## What you will do
Go through the listing and copy every line word for word.

** start Material provided **

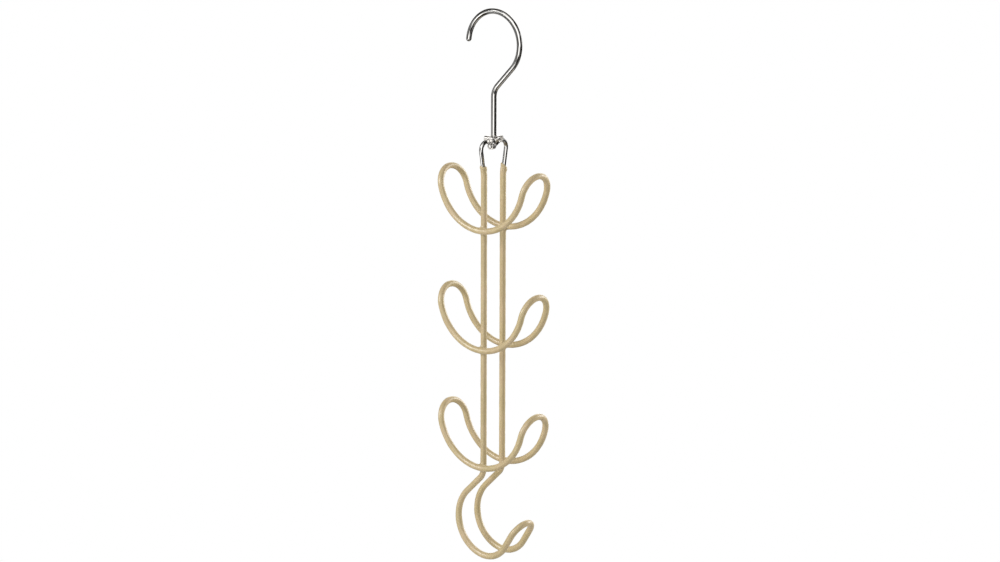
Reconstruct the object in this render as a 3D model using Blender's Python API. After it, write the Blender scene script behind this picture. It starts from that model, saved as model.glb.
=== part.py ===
"""Bag hanger: a swivelling wire hook, a double wire frame with a hook at its foot, and three
saddle-shaped loops welded across the frame, all dip-coated below the bare bail.

Metres, +Z up. The origin is the point inside the top hook that the hanger hangs by.
The loops reach out along X, the two rods stand apart along Y, and the swivel turns about Z.
"""

import math

import bmesh
import bpy
from mathutils import Vector

# Clearances
GAP = 0.0003            # between two pieces that touch on the real hanger
RUN_GAP = 0.0003        # round the shank and its head, which turn in the clip

# Top hook, sizes on the wire's centre line
HOOK_WIRE = 0.0040      # wire diameter
BOWL_RADIUS = 0.0230    # the arc that the hanger hangs by
NECK_RADIUS = 0.0164    # the bend that leads the straight shank out to the bowl
NECK_ANGLE = 52.5       # how far that bend turns, degrees
TIP_PAST_LEVEL = 84.0   # how far the bowl runs down past its widest point, degrees
SHANK_LENGTH = 0.0271   # straight wire between the neck and the clip
HEAD_DIAMETER = 0.0054  # the upset head that carries the load under the clip's plate
HEAD_THICKNESS = 0.0008
HEAD_EDGE = 0.00027     # the chamfer round the head's lower edge

# Clip that joins the frame wire's two ends to the hook
CLIP_SHEET = 0.0008
CLIP_LENGTH = 0.0124    # along Y, over both legs
CLIP_BEND = 0.0010      # bend radius on the middle of the sheet
CLIP_CORNER = 0.0015    # rounding at the foot of each leg
TONGUE_START = -0.0039  # the tongue that is closed round both wire ends, from here along Y
TONGUE_WIDTH = 0.0036
TONGUE_LIP = 0.0013     # how far it comes up again on the far side
TONGUE_SLOPE = 35.0     # degrees
NOTCH_DEPTH = 0.0060    # from the wire's centre line out through the foot of each leg

# Frame: one wire, from the clip round the foot hook and back to the clip
FRAME_WIRE = 0.0030     # bare wire diameter
ROD_SPACING = 0.0210    # between the two rods' centre lines
BAIL_HALF_WIDTH = 0.0137
BAIL_CORNER = 0.0056
BAIL_FLARE = 10.8       # slope of the bail's sides, degrees
FLARE_BEND = 0.0200
BAIL_DIP = 30.0         # slope with which the back end dives under the front end, degrees
FRONT_END_Y = 0.0000    # where the front end of the wire stops
BACK_END_Y = -0.0046    # where the back end of the wire stops

# Foot hook, in the X-Z plane: out to -X, round the bowl and up again to the tip on +X
FOOT_DROP = 0.0012      # from the last loop down to the first bend
FOOT_OUT_RADIUS = 0.0102
FOOT_OUT_ANGLE = 46.0
FOOT_RUN = 0.0168       # straight wire between that bend and the bowl
FOOT_BOWL_RADIUS = 0.0266
FOOT_BOWL_ANGLE = 126.0
FOOT_CLOSE_RADIUS = 0.0210  # the bowl's tighter second part
FOOT_CLOSE_ANGLE = 68.0
FOOT_TIP_LENGTH = 0.0206    # straight, up to the end of the strand

# Loops
LOOP_COUNT = 3
LOOP_NAMES = ("top", "middle", "bottom")
LOOP_WIRE = 0.0030
LOOP_RADIUS = 0.0380    # the saddle's bend
LOOP_ANGLE = 75.0       # on each side of the frame, degrees
LOOP_LEG = 0.0137       # straight end of each side, up to the tip
FIRST_LOOP_DROP = 0.0664  # from the clip's top to the first loop's lowest centre line
LOOP_PITCH = 0.0861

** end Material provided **

## Response to the exercise
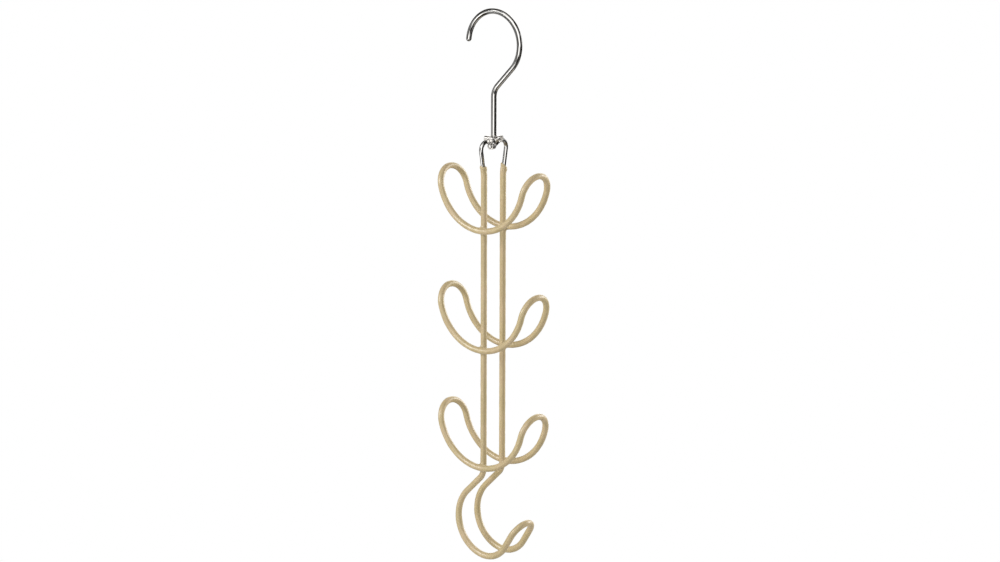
Reconstruct the object in this render as a 3D model using Blender's Python API. After it, write the Blender scene script behind this picture. It starts from that model, saved as model.glb.
=== part.py ===
"""Bag hanger: a swivelling wire hook, a double wire frame with a hook at its foot, and three
saddle-shaped loops welded across the frame, all dip-coated below the bare bail.

Metres, +Z up. The origin is the point inside the top hook that the hanger hangs by.
The loops reach out along X, the two rods stand apart along Y, and the swivel turns about Z.
"""

import math

import bmesh
import bpy
from mathutils import Vector

# Clearances
GAP = 0.0003            # between two pieces that touch on the real hanger
RUN_GAP = 0.0003        # round the shank and its head, which turn in the clip

# Top hook, sizes on the wire's centre line
HOOK_WIRE = 0.0040      # wire diameter
BOWL_RADIUS = 0.0230    # the arc that the hanger hangs by
NECK_RADIUS = 0.0164    # the bend that leads the straight shank out to the bowl
NECK_ANGLE = 52.5       # how far that bend turns, degrees
TIP_PAST_LEVEL = 84.0   # how far the bowl runs down past its widest point, degrees
SHANK_LENGTH = 0.0271   # straight wire between the neck and the clip
HEAD_DIAMETER = 0.0054  # the upset head that carries the load under the clip's plate
HEAD_THICKNESS = 0.0008
HEAD_EDGE = 0.00027     # the chamfer round the head's lower edge

# Clip that joins the frame wire's two ends to the hook
CLIP_SHEET = 0.0008
CLIP_LENGTH = 0.0124    # along Y, over both legs
CLIP_BEND = 0.0010      # bend radius on the middle of the sheet
CLIP_CORNER = 0.0015    # rounding at the foot of each leg
TONGUE_START = -0.0039  # the tongue that is closed round both wire ends, from here along Y
TONGUE_WIDTH = 0.0036
TONGUE_LIP = 0.0013     # how far it comes up again on the far side
TONGUE_SLOPE = 35.0     # degrees
NOTCH_DEPTH = 0.0060    # from the wire's centre line out through the foot of each leg

# Frame: one wire, from the clip round the foot hook and back to the clip
FRAME_WIRE = 0.0030     # bare wire diameter
ROD_SPACING = 0.0210    # between the two rods' centre lines
BAIL_HALF_WIDTH = 0.0137
BAIL_CORNER = 0.0056
BAIL_FLARE = 10.8       # slope of the bail's sides, degrees
FLARE_BEND = 0.0200
BAIL_DIP = 30.0         # slope with which the back end dives under the front end, degrees
FRONT_END_Y = 0.0000    # where the front end of the wire stops
BACK_END_Y = -0.0046    # where the back end of the wire stops

# Foot hook, in the X-Z plane: out to -X, round the bowl and up again to the tip on +X
FOOT_DROP = 0.0012      # from the last loop down to the first bend
FOOT_OUT_RADIUS = 0.0102
FOOT_OUT_ANGLE = 46.0
FOOT_RUN = 0.0168       # straight wire between that bend and the bowl
FOOT_BOWL_RADIUS = 0.0266
FOOT_BOWL_ANGLE = 126.0
FOOT_CLOSE_RADIUS = 0.0210  # the bowl's tighter second part
FOOT_CLOSE_ANGLE = 68.0
FOOT_TIP_LENGTH = 0.0206    # straight, up to the end of the strand

# Loops
LOOP_COUNT = 3
LOOP_NAMES = ("top", "middle", "bottom")
LOOP_WIRE = 0.0030
LOOP_RADIUS = 0.0380    # the saddle's bend
LOOP_ANGLE = 75.0       # on each side of the frame, degrees
LOOP_LEG = 0.0137       # straight end of each side, up to the tip
FIRST_LOOP_DROP = 0.0664  # from the clip's top to the first loop's lowest centre line
LOOP_PITCH = 0.0861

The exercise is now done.